OpenAI CEO Sam Altman is in talks with investors, including from the United Arab Emirates, to raise between $5 trillion to $7 trillion in funding. The goal, according to a report in The Wall Street Journal, is to increase the world’s chip manufacturing capacity and enhance AI capabilities.
The fundraising efforts are part of a broader strategy to address OpenAI’s growth constraints, particularly the scarcity of AI chips needed for training large language models like ChatGPT.
Altman’s proposal is said to include forming a partnership with investors, chip manufacturers, and power providers to finance the construction of chip foundries, which would then be operated by the chip manufacturers.
Could that level of investment ever be recouped in any other manner than by replacing vast numbers of workers and their salaries?
Well, see, if we grind down 8 billion people into a nourishing slurry with a shelf life of a century, that should be worth at least $1000 a person, with inflation. That’s a 50% profit on your investment!

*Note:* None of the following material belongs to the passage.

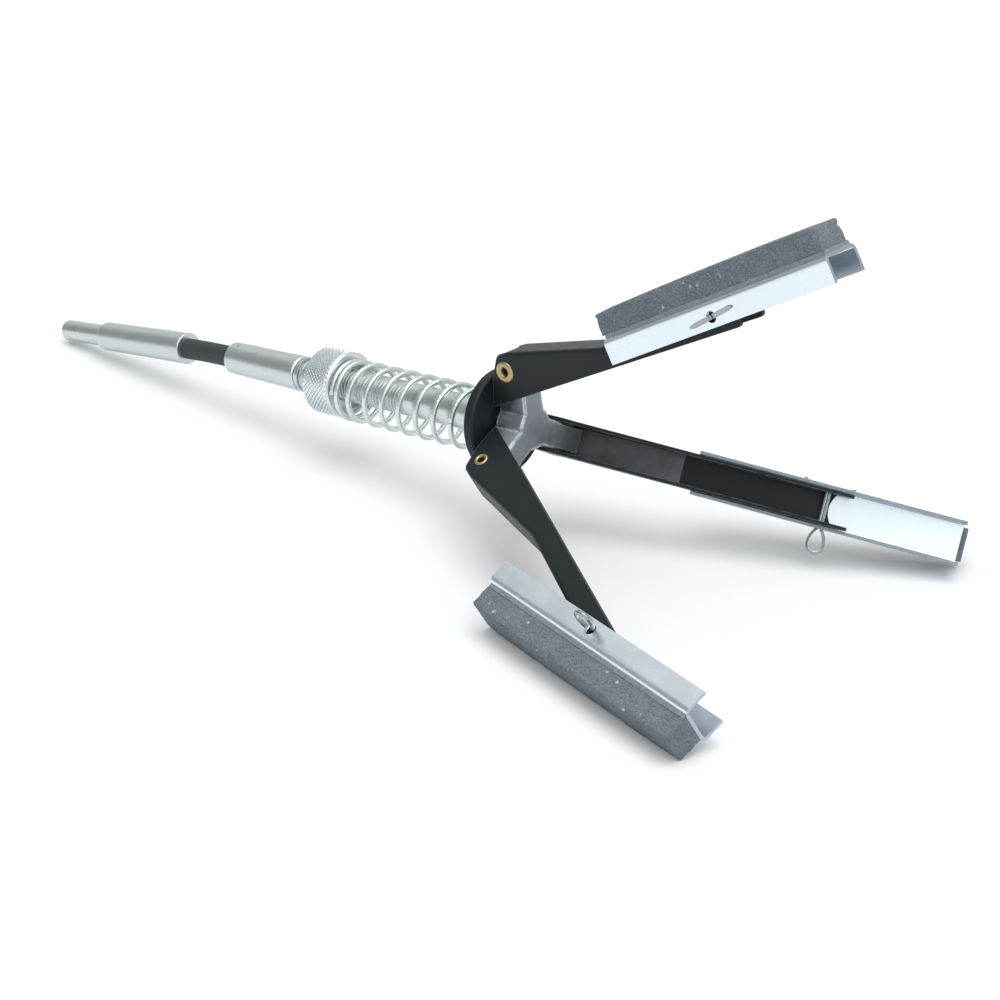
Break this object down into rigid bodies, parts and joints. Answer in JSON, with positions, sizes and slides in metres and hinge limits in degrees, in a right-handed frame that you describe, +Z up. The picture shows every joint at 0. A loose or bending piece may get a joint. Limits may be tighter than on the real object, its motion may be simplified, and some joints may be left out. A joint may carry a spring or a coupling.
{
  "type": "cylinder hone",
  "caption": "Spring loaded engine cylinder hone: abrasive stones on hinged arms round a threaded spindle, with a tension nut and a flexible drive shaft.",
  "frame": {"origin": "on the table, under the middle of the tool's box", "axes": "+X along the tool's axis laid flat, towards the stones; +Z up; the tool lies on its shank and its two lower stones"},
  "size_m": [0.3208, 0.1484, 0.1164],
  "materials": {
    "bright_steel": "bright drawn steel",
    "satin_steel": "satin zinc plated steel",
    "flexible_wire": "dark close wound wire, oily",
    "threaded_steel": "fine rolled thread, dull steel",
    "knurled_steel": "straight and cross knurl, satin",
    "spring_steel": "hard drawn spring wire",
    "black_oxide": "blackened steel, semi gloss",
    "cast_hub": "sintered steel, mid grey",
    "eyelet_brass": "dull rolled brass",
    "zinc_plate": "bluish zinc plated sheet",
    "cement": "rough grey cement",
    "abrasive_stone": "speckled dark grey abrasive, matt"
  },
  "bodies": {
    "spindle": {"threaded_spindle": "threaded_steel", "front_sleeve": "satin_steel", "stop_ring": "bright_steel", "hub": "cast_hub", "compression_spring": "spring_steel", "flexible_shaft": "flexible_wire"},
    "drive_end": {"drive_shank": "bright_steel", "rear_ferrule": "satin_steel"},
    "nut": {"tension_nut": "knurled_steel"},
    "pusher": {"pusher_disc": "black_oxide"},
    "near_arm": {"near_arm": "black_oxide", "near_eyelet": "eyelet_brass"},
    "near_carrier": {"near_carrier": "zinc_plate", "near_cement": "cement", "near_stone": "abrasive_stone", "near_cotter_pin": "bright_steel"},
    "far_arm": {"far_arm": "black_oxide", "far_eyelet": "eyelet_brass"},
    "far_carrier": {"far_carrier": "zinc_plate", "far_cement": "cement", "far_stone": "abrasive_stone", "far_cotter_pin": "bright_steel"},
    "upper_arm": {"upper_arm": "black_oxide", "upper_eyelet": "eyelet_brass"},
    "upper_carrier": {"upper_carrier": "zinc_plate", "upper_cement": "cement", "upper_stone": "abrasive_stone", "upper_cotter_pin": "bright_steel"}
  },
  "joints": [
    {"name": "near_arm_swing", "type": "hinge", "parent": "spindle", "child": "near_arm", "pos_m": [0.05279, -0.02142, 0.02453], "axis": [0.0993, 0.5477, -0.8308], "range_deg": [-33, 0], "stiffness_Nm_per_rad": 1.2, "springref_deg": 17.19},
    {"name": "far_arm_swing", "type": "hinge", "parent": "spindle", "child": "far_arm", "pos_m": [0.0526, 0.00832, 0.02619], "axis": [-0.106, 0.4507, 0.8863], "range_deg": [-33, 0]},
    {"name": "upper_arm_swing", "type": "hinge", "parent": "spindle", "child": "upper_arm", "pos_m": [0.04964, -0.008, 0.05094], "axis": [0.0066, -0.9984, -0.0556], "range_deg": [-22.4, 0]},
    {"name": "near_stone_rock", "type": "hinge", "parent": "near_arm", "child": "near_carrier", "pos_m": [0.12126, -0.05478, 0.01073], "axis": [-0.0993, -0.5477, 0.8308], "range_deg": [-22, 13.5]},
    {"name": "far_stone_rock", "type": "hinge", "parent": "far_arm", "child": "far_carrier", "pos_m": [0.1206, 0.04391, 0.01622], "axis": [0.106, -0.4507, -0.8863], "range_deg": [-0.4, 35.1]},
    {"name": "upper_stone_rock", "type": "hinge", "parent": "upper_arm", "child": "upper_carrier", "pos_m": [0.11847, -0.00951, 0.0863], "axis": [-0.0066, 0.9984, 0.0556], "range_deg": [-0.4, 35.1]},
    {"name": "pusher_slide", "type": "slide", "parent": "spindle", "child": "pusher", "axis": [0.9929, 0, 0.1187], "range_m": [-0.00481, 0], "deforming": ["compression_spring"]},
    {"name": "nut_travel", "type": "slide", "parent": "spindle", "child": "nut", "axis": [0.9929, 0, 0.1187], "range_m": [0, 0.022], "deforming": ["compression_spring"]},
    {"name": "flexible_shaft_bend", "type": "hinge", "parent": "spindle", "child": "drive_end", "pos_m": [-0.0821, -0.00702, 0.01773], "axis": [-0.0066, 0.9984, 0.0556], "range_deg": [-25, 25], "stiffness_Nm_per_rad": 3, "deforming": ["flexible_shaft"]}
  ],
  "couplings": [
    {"joint": "far_arm_swing", "follows": "near_arm_swing", "ratio": 1},
    {"joint": "upper_arm_swing", "follows": "near_arm_swing", "ratio": 0.67879},
    {"joint": "pusher_slide", "follows": "near_arm_swing", "m_per_rad": 0.008334}
  ]
}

That’s my question; presumably the people in charge of that much wealth aren’t total fools and will be wanting to see some actual numbers and a business case as to how they will see a return, not just platitudes and enthusiasm.
That’s how productivity growth is achieved, a smaller amount of workers do the same task.
Or course, the created wealth is again invested back eventually and new products/services require new jobs.
For example, right now we have some of the highest labor participation in years, despite rising productivity
yeah and productivity increase has decoupled from wage in 1980, while productivity rises wages stay the same - why should anyone who’s not a multimillionaire find that acceptable?
Why would anyone know this fact and attack productivity increases rather than its being decoupled from wages?